Wednesday, 31 August 2011

Graham Williams



After house jobs at Orpington, Guys and Lambeth I spent a year as an assistant in a north Shropshire rural practice. This I decided was the career I wished to pursue but began to despair after many months searching for a suitable practice.Eventually I obtained a partnership in Shipston on Stour, Warwickshire on the borders of Gloucestershire and Oxfordshire and the northern limit of the Cotswolds. This was a four man rural dispensing practice with a Cottage Hospital just across the road from the practice premises. In the early days the hospital had a maternity unit ,operating theatre, casualty and x-ray facilities in addition to its 35 beds but as the years passed it changed its title to Community Hospital,the beds became mainly geriatric and the operating facilities and maternity unit ceased to exist.
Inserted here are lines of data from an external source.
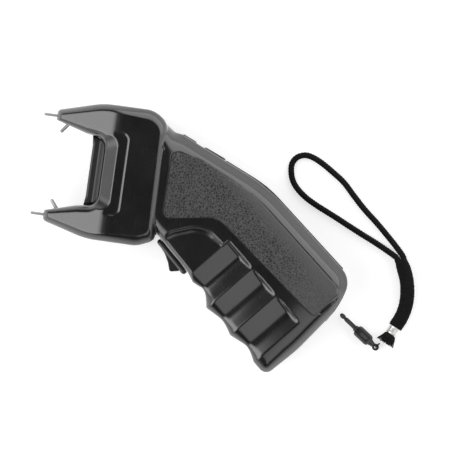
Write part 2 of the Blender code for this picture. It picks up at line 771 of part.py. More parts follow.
def housing(name, side, finish, parent):
    """One half of the casing, drawn with its outside up; the right one is then turned over."""
    shell = as_object(grip_half(), name)
    grooves = [groove_cutter(GROOVE_FIRST + GROOVE_PITCH * index, depth)
               for index, depth in enumerate(FRONT_DEPTHS)]
    combine(shell, grooves + [index_cutter()], "DIFFERENCE")
    combine(shell, [head_half()], "UNION")
    combine(shell, fork_cutters() + cavity_cutters(), "DIFFERENCE")
    level = SKIN_HALF - PAD_SEAT_DEPTH
    pad_bed = prism(rounded(pad_corners(side_pad_end(side)), -GAP), level, HALF_THICKNESS + 1)
    combine(shell, [pad_bed], "DIFFERENCE")
    boss, shank, head = BOSS_DIAMETER / 2, SCREW_SHANK_DIAMETER / 2 + GAP, SCREW_HEAD_DIAMETER / 2 + GAP
    bosses = [turned(((boss, FINE), (boss, CAVITY_HALF + 1)), 16, standing(p)) for p in screw_places()]
    combine(shell, bosses, "UNION")
    if side > 0:
        span = (battery_top() + GAP, CAVITY_HALF + 1)
        ribs = [block(about(u, RIB_THICKNESS / 2), about(BATTERY_CENTRE, RIB_LENGTH / 2), span, GRIP.matrix)
                for u in (BATTERY_START + RIB_INSET, BATTERY_START + BATTERY_LENGTH - RIB_INSET)]
        combine(shell, ribs, "UNION")
        reach = SCREW_LENGTH - SCREW_SEAT + 1.0
        holes = [turned(((shank, -1), (shank, reach)), 12, standing(p)) for p in screw_places()]
    else:
        post, seat = BOARD_POST_DIAMETER / 2, SCREW_SEAT - GAP
        posts = [turned(((post, -BOARD_LEVEL + GAP), (post, CAVITY_HALF + 1)), 12, standing(p))
                 for p in board_posts()]
        combine(shell, posts, "UNION")
        profile = ((shank, -1), (shank, seat), (head, seat), (head, HALF_THICKNESS + 1))
        holes = [turned(profile, 16, standing(p)) for p in screw_places()]
        holes += door_recess() + [battery_window()]
    combine(shell, holes + shared_cutters(), "DIFFERENCE")
    parting = block((-100, 100), (-80, 80), (-2.0, GAP / 2))
    combine(shell, [parting], "DIFFERENCE")
    if side < 0:
        turn_over(shell)
    return piece(name, shell, finish, parent)


def turn_over(thing):
    """Mirrors an object's mesh through the parting plane."""
    bm = bmesh.new()
    bm.from_mesh(thing.data)
    bmesh.ops.scale(bm, vec=(1, 1, -1), verts=bm.verts)
    bmesh.ops.reverse_faces(bm, faces=bm.faces)
    bm.to_mesh(thing.data)
    bm.free()


def battery_top():
    return BATTERY_THICKNESS - (HALF_THICKNESS - DOOR_THICKNESS - 2 * GAP)


def board_posts():
    return ((-14.0, 34.0), (13.0, 25.0), (-12.0, 17.0))


def side_pad_end(side):
    """The left pad runs down to the butt, and the right one stops before the battery door."""
    return DOOR_END if side > 0 else DOOR_START - DOOR_TONGUE - WALL


def side_pad(name, side, finish, parent):
    low = SKIN_HALF - PAD_SEAT_DEPTH + GAP
    top = HALF_THICKNESS
    bm = layered(pad_corners(side_pad_end(side)), ((0.0, low), (0.0, top - PAD_EDGE * 0.8), (PAD_EDGE, top)))
    pad = as_object(bm, name)
    if side < 0:
        turn_over(pad)
    return piece(name, pad, finish, parent)


def spine_stretch(region, proud, depth, half):
    """A band along the back of the grip, cut to one stretch of it."""
    band = as_object(prism(rounded(grip_corners(), -proud), -half, half))
    combine(band, [prism(rounded(grip_corners(), depth), -half - 1, half + 1)], "DIFFERENCE")
    combine(band, [region], "INTERSECT")
    return taken(band)


def spine_strips(finish, parent):
    for name, region in zip(("upper_spine_strip", "lower_spine_strip"), spine_regions(0.0)):
        piece(name, spine_stretch(region, SPINE_PROUD, SPINE_DEPTH, SPINE_HALF), finish, parent)


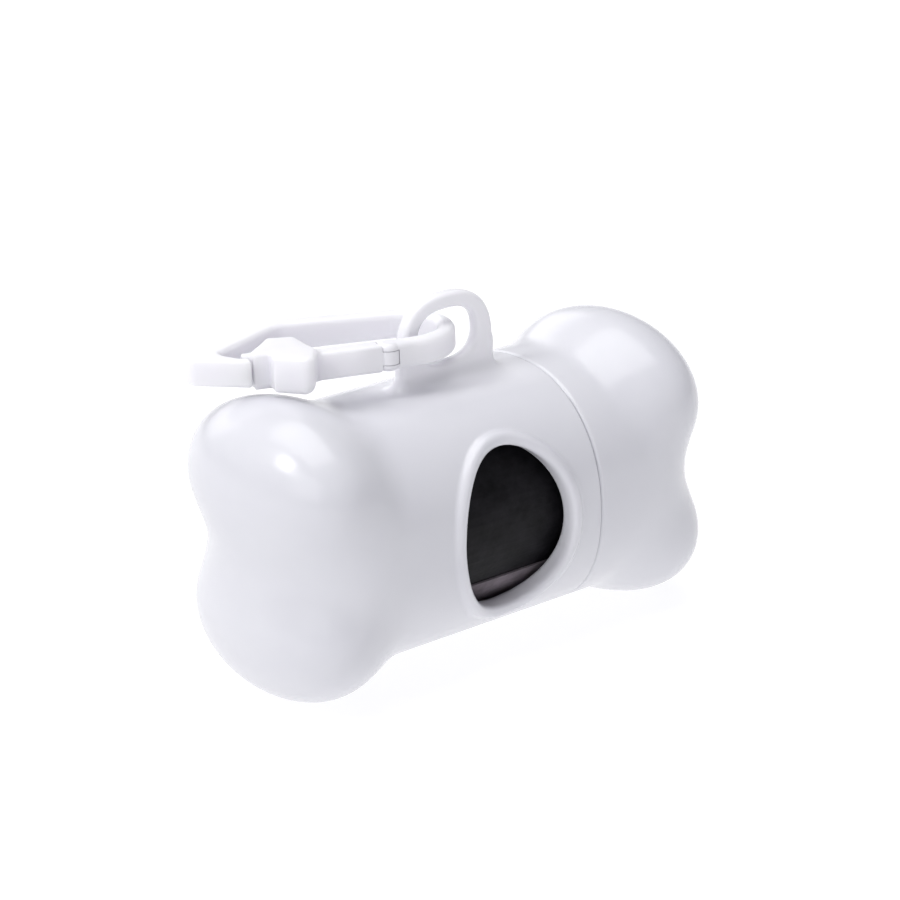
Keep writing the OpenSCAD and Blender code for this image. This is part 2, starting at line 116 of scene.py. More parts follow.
# Edges of the clip: its section goes from a round ring to a flatter arm up to FLAT_A
RING_EDGE, ARM_EDGE, FLAT_A = 1.1, 0.65, 18.0
SLOT_EDGE, LAYER_EDGE, GATE_EDGE, HEEL_EDGE = 0.1, 0.1, 0.6, 0.15
LAP_EDGE, THUMB_EDGE, THUMB_SIDE_EDGE, THUMB_FILLET = 0.3, 0.55, 1.2, 1.0
# How far the fork is open past the pin, its spare width, and how far the gate runs on in the thumb
FORK_OPEN, FORK_SPARE, GATE_ROOT = 3.0, 1.0, 2.0
# The far arm's first stretch out of the ring, along A and outwards
ROOT_RUN, ROOT_OUT = 3.0, 0.28

# ---- Grids of the surfaces ----

STEP, FINE, CLIP_STEP, HINGE_STEP = ((0.42, 0.14, 0.2, 0.05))
LUG_STEP = STEP * 0.7
PROBE = 0.01
SPREAD_ROUNDS, PULL_ROUNDS = 4, 2
SPREAD_SHARE, LONGEST_PULL, LEAST_SLOPE = 0.5, 0.6, 0.3
CENTRE = 1e-4
TINY, HUGE = 1e-9, 1e9
ARC_SIDES = 8
# The four cells round a grid edge, in order
ROUND_EDGE = ((1, 1), (0, 1), (0, 0), (1, 0))


# ---- Distance-like functions ----

def soft_min(a, b, k):
    """The smaller of two values, blended over k where they are close."""
    h = np.clip(0.5 + 0.5 * (b - a) / k, 0.0, 1.0)
    return b * (1 - h) + a * h - k * h * (1 - h)


def soft_max(a, b, k):
    return -soft_min(-a, -b, k)


def bone(p):
    """The bone's skin: a full round middle with rounded ends, and two lobes at each end."""
    x, y, z = np.abs(p[:, 0]), p[:, 1], p[:, 2]
    n = CORE_ROUND
    across = (np.abs(y) ** n + np.abs(z) ** n) ** (1 / n)
    dx, dr = x - CORE_HALF + CORE_EDGE, across - CORE_R + CORE_EDGE
    middle = np.minimum(np.maximum(dx, dr), 0) - CORE_EDGE
    middle = middle + np.hypot(np.maximum(dx, 0), np.maximum(dr, 0))
    lobes = []
    for side in (1, -1):
        q = np.stack([x - LOBE_X, y, z - side * LOBE_Z], 1)
        near = np.sqrt(((q / LOBE_R) ** 2).sum(1))
        steep = np.sqrt(((q / np.square(LOBE_R)) ** 2).sum(1))
        lobes.append(near * (near - 1) / np.maximum(steep, CENTRE))
    return soft_min(middle, soft_min(lobes[0], lobes[1], BLEND_LOBES), BLEND_CORE)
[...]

As well as the practice I worked one day a week in the Orthopaedic Dept at Warwick and developed an interest in Sports Medicine. I also represented my colleagues on the LMC over many years.
I continued to play rugby football for the local club until I was 35 but decided when I couldn’t get out of bed on Sunday morning after a game or even worse not get into the car on Monday it was time to give up! I became President of the club shortly afterwards and remained in post until we played at Twickenham in 2003 in the final of the Junior Vase narrowly losing to Old Alleynians.
My leisure interests turned to mountain walking with some ice and snow climbing where necessary. Initially my travels were confined to the UK and Europe but I made my first of many trips to the Nepal Himalaya in 1975. I acted as the doctor and leader to several high altitude treks. My intention was always to go to Nepal in the Autumn when the weather was invariably good but in 1986 I was persuaded by three professional botanists to accompany them in the Spring to the Kanchanjunga area. The monsoon came early, our tents and equipment were permanently wet , my legs red from where the many leeches had managed to attaché themselves. Never again in the Spring!
With my first wife Brenda I had two daughters Katherine and Rebecca, now aged 49 and 47 and Katherine has given me two grandchildren . This marriage ended in divorce.
I met my second wife Sue in Kathmandu on one of my many trips to Nepal and subsequently we shared many exciting trips including a failed ascent of the Matterhorn and a successful ascent of Kilimanjaro on our honeymoon. Sue is a keen equestrienne and has extended my outside interests into breeding and showing top class Dartmoor ponies. Not to be outdone I acquired a small flock of Hebridean sheep.
We have a son George aged 20 who has inherited our love of sport. After A-levels he had a gap year in Australia. He lived in Sydney, worked for a publishing company which funded his travels around most of Australia and in his free time played league cricket and Aussie Rules football .He is now at Exeter University studying Politics with Spanish,but we have a feeling his heart is still in Australia and he may well return there. Having visited the country we really wouldn’t blame him.